Saudi Arabia’s energy minister Khalid al-Falih had said earlier on Wednesday that Saudi Arabia had received pledges of commitment from OPEC members whose production was still above their quota under the latest production cut deal, which came into effect from January 1.

“I have been speaking to many ministers and those who have been slow in achieving their targets in January have all committed to getting quickly into position to meet their commitment through six months,” Falih added.

NIGERIA’S WEAK COMPLIANCE

Nigeria’s compliance with the cuts has started off on a weak note. Africa’s largest crude producer pumped 1.79 million b/d in January, according to an average of the six secondary sources that OPEC uses to gauge production. This is well above its quota of 1.69 million b/d.
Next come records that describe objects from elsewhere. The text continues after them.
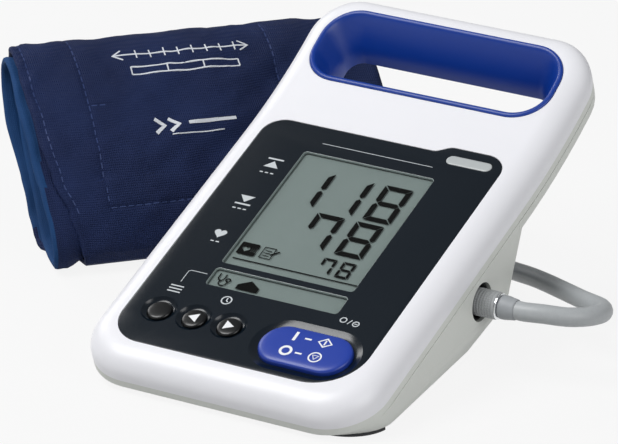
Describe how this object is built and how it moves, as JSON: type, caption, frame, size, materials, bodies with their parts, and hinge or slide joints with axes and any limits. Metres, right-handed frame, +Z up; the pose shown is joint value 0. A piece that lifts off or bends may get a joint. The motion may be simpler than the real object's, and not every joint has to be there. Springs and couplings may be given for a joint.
{
  "type": "professional blood pressure monitor",
  "caption": "Sloped desktop blood pressure monitor with a carrying handle, display, keys, side air socket with hose and a rolled arm cuff lying beside it.",
  "frame": {"origin": "on the table, under the middle of the case and centred on its middle foot", "axes": "+X to the right of the display, +Y to the back where the handle is, +Z up"},
  "size_m": [0.2874, 0.2834, 0.1008],
  "materials": {
    "white_shell": "fine satin moulding",
    "grey_shell": "fine spark texture",
    "grip_blue": "smooth soft grip",
    "panel_black": "gloss",
    "clear_window": "clear",
    "lcd": "reflective liquid crystal",
    "inner_white": "plain",
    "key_blue": "satin",
    "mat_rubber": "matt",
    "lamp_clear": "diffusing",
    "board": "solder resist",
    "dark_parts": "matt",
    "steel": "plain",
    "clear_tube": "soft tube",
    "foot_rubber": "matt",
    "battery": "shrink sleeve",
    "contact": "plated",
    "hose_grey": "smooth matt",
    "collar_grey": "satin",
    "bright_ring": "bright",
    "sleeve_grey": "satin",
    "cuff_cloth": "woven",
    "bladder": "matt"
  },
  "bodies": {
    "case": {"front_cover": "white_shell", "rear_cover": "grey_shell", "handle_liner": "grip_blue", "display_panel": "panel_black", "display_window": "clear_window", "lcd_glass": "lcd", "lcd_frame": "inner_white", "key_mat": "mat_rubber", "pulse_lamp": "lamp_clear", "main_board": "board", "pressure_sensor": "dark_parts", "buzzer": "dark_parts", "board_screws": "steel", "pump": "steel", "pump_cradle": "dark_parts", "exhaust_valve": "dark_parts", "leak_valve": "inner_white", "air_lines": "clear_tube", "air_socket": "grey_shell", "socket_ring": "foot_rubber", "power_jack": "dark_parts", "battery_pack": "battery", "battery_contacts": "contact", "front_feet": "foot_rubber", "rear_feet": "foot_rubber", "middle_foot": "foot_rubber", "case_screws": "steel", "plug_body": "hose_grey", "plug_ring": "bright_ring", "plug_sleeve": "sleeve_grey", "hose": "hose_grey", "hose_coil": "hose_grey", "hose_tail": "hose_grey", "cuff_roll": "cuff_cloth", "cuff_bladder": "bladder", "cuff_port": "dark_parts"},
    "mode_key": {"mode_key": "panel_black"},
    "back_key": {"back_key": "panel_black"},
    "next_key": {"next_key": "panel_black"},
    "start_stop_key": {"start_stop_key": "key_blue"},
    "battery_cover": {"battery_cover": "grey_shell"},
    "plug_collar": {"plug_collar": "collar_grey"}
  },
  "joints": [
    {"name": "mode_key_press", "type": "slide", "parent": "case", "child": "mode_key", "axis": [0, 0.3746, -0.9272], "range_m": [0, 0.001], "stiffness_N_per_m": 900},
    {"name": "back_key_press", "type": "slide", "parent": "case", "child": "back_key", "axis": [0, 0.3746, -0.9272], "range_m": [0, 0.001], "stiffness_N_per_m": 900},
    {"name": "next_key_press", "type": "slide", "parent": "case", "child": "next_key", "axis": [0, 0.3746, -0.9272], "range_m": [0, 0.001], "stiffness_N_per_m": 900},
    {"name": "start_stop_key_press", "type": "slide", "parent": "case", "child": "start_stop_key", "axis": [0, 0.3746, -0.9272], "range_m": [0, 0.001], "stiffness_N_per_m": 1400},
    {"name": "battery_cover_slide", "type": "slide", "parent": "case", "child": "battery_cover", "axis": [0, 1, 0], "range_m": [0, 0.04]},
    {"name": "plug_collar_turn", "type": "hinge", "parent": "case", "child": "plug_collar", "pos_m": [0.0625, 0.03648, 0.02717], "axis": [1, 0, 0], "range_deg": [0, 90]}
  ]
}
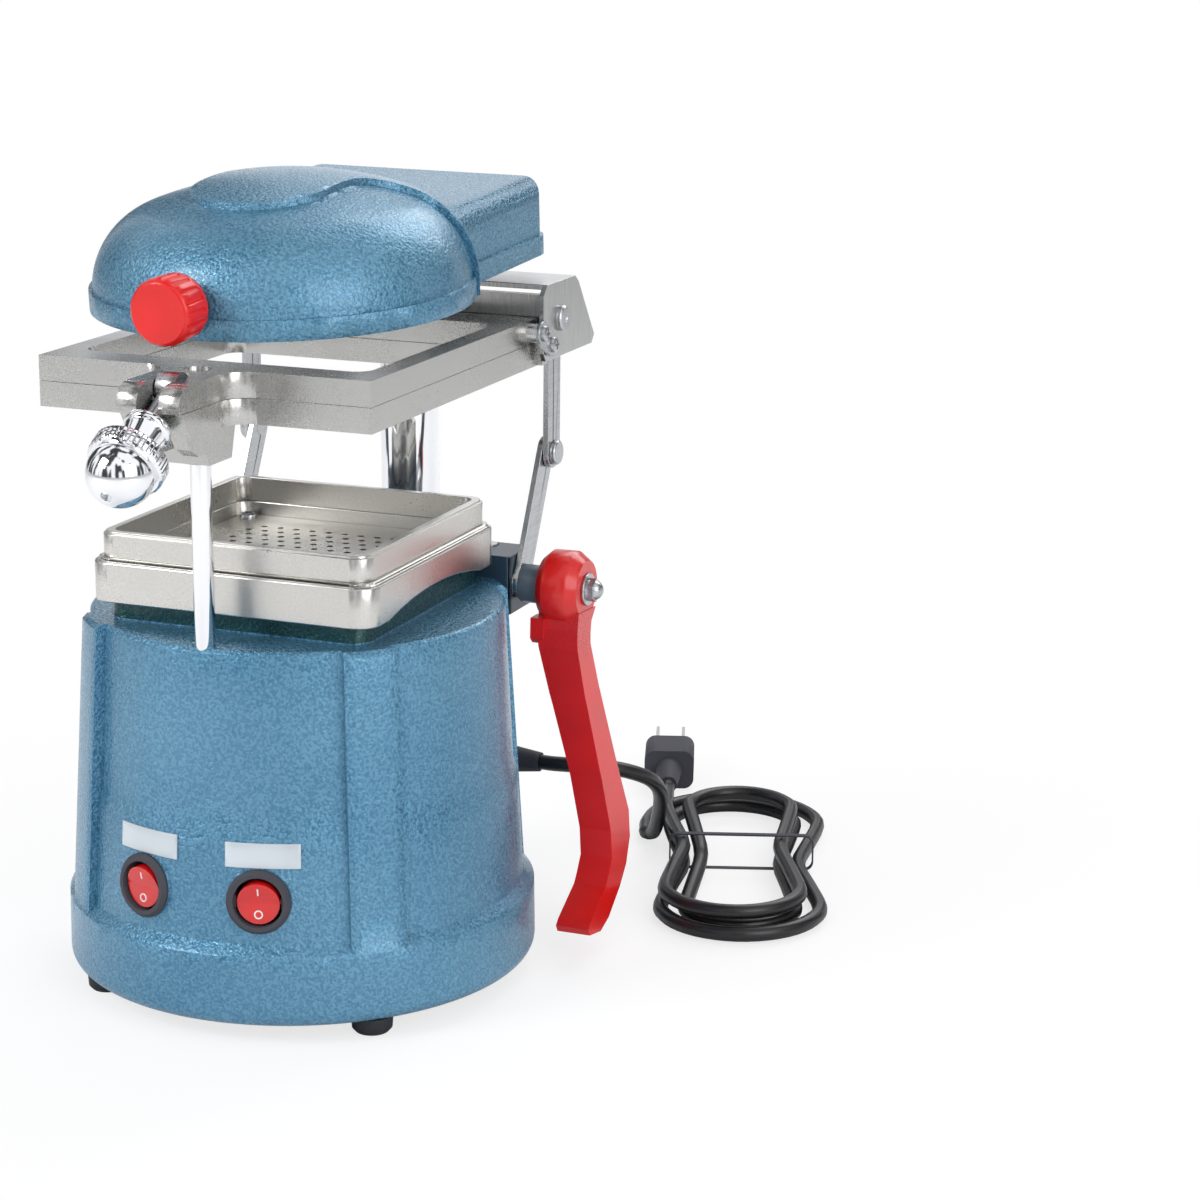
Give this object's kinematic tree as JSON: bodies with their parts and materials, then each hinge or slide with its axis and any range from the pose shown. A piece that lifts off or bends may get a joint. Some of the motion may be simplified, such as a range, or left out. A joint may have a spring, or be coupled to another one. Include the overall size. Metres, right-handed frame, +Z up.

Ministry officials insist some of the country’s crude should be categorized as condensate, which is not subject to production limits.

The West African country is expected to see its crude production capacity rise by almost 10% this year following the startup of the 200,000 b/d offshore Egina field right at the end of last year.

Nigeria’s 2019 budget submitted to parliament by President Buhari last December was based on an oil output benchmark of 2.3 million b/d as the government sought to increase revenue.

The country’s crude production average 1.86 million b/d last year, according to data from S&P Global Platts.